--- BEGIN ---

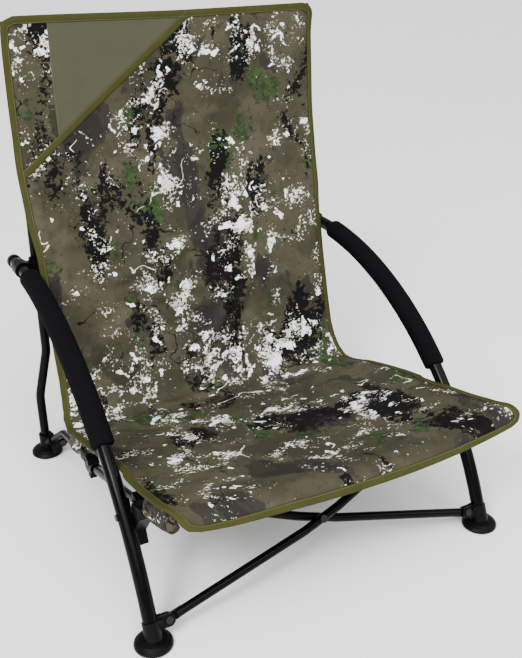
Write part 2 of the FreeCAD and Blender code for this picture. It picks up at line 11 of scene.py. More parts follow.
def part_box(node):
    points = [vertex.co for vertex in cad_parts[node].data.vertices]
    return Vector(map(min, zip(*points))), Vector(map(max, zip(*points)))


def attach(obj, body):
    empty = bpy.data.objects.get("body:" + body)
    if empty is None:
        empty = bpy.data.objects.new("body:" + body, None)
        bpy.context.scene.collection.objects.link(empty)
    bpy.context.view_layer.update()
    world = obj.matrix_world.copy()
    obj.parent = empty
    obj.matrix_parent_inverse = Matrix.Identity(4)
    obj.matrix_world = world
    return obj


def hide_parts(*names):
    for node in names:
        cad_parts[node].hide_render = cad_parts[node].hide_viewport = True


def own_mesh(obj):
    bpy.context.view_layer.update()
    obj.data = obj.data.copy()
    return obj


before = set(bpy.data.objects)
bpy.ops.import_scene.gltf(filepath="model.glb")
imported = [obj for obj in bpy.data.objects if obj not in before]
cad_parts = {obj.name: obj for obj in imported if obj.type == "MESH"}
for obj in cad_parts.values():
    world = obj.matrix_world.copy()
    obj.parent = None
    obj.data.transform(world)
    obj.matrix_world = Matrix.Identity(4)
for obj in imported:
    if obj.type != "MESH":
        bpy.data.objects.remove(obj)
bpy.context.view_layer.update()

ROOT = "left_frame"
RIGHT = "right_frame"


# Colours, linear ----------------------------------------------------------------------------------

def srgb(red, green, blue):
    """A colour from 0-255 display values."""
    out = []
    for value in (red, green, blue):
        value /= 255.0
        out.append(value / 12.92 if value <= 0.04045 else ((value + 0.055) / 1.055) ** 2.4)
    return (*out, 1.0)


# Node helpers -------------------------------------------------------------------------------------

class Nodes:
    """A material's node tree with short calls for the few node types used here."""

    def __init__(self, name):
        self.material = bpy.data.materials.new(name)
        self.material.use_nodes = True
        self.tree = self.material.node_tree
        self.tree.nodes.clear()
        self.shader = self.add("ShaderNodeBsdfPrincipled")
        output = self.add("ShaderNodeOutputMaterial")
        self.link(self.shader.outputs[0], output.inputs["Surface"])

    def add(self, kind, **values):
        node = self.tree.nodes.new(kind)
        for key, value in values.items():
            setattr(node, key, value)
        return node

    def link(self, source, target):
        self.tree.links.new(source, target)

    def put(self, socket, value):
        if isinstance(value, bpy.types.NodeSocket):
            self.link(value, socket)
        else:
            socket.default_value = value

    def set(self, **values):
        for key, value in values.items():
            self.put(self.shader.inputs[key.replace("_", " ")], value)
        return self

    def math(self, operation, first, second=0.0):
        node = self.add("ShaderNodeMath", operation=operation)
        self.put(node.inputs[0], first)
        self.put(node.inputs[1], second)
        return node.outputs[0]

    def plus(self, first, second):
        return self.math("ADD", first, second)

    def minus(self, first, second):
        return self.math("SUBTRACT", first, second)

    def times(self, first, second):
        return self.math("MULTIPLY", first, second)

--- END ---

Your objective:
What you return should be the lines from the start of the data through the line with "obj.data.transform(world)", quoted exactly and nothing more.

Worked solution:
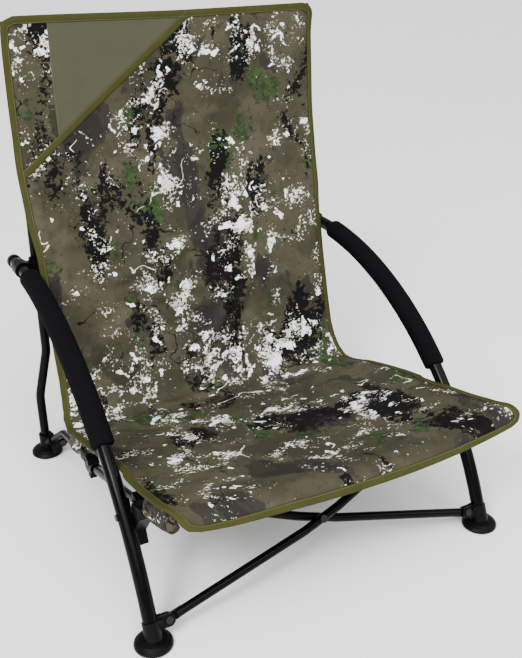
Write part 2 of the FreeCAD and Blender code for this picture. It picks up at line 11 of scene.py. More parts follow.
def part_box(node):
    points = [vertex.co for vertex in cad_parts[node].data.vertices]
    return Vector(map(min, zip(*points))), Vector(map(max, zip(*points)))


def attach(obj, body):
    empty = bpy.data.objects.get("body:" + body)
    if empty is None:
        empty = bpy.data.objects.new("body:" + body, None)
        bpy.context.scene.collection.objects.link(empty)
    bpy.context.view_layer.update()
    world = obj.matrix_world.copy()
    obj.parent = empty
    obj.matrix_parent_inverse = Matrix.Identity(4)
    obj.matrix_world = world
    return obj


def hide_parts(*names):
    for node in names:
        cad_parts[node].hide_render = cad_parts[node].hide_viewport = True


def own_mesh(obj):
    bpy.context.view_layer.update()
    obj.data = obj.data.copy()
    return obj


before = set(bpy.data.objects)
bpy.ops.import_scene.gltf(filepath="model.glb")
imported = [obj for obj in bpy.data.objects if obj not in before]
cad_parts = {obj.name: obj for obj in imported if obj.type == "MESH"}
for obj in cad_parts.values():
    world = obj.matrix_world.copy()
    obj.parent = None
    obj.data.transform(world)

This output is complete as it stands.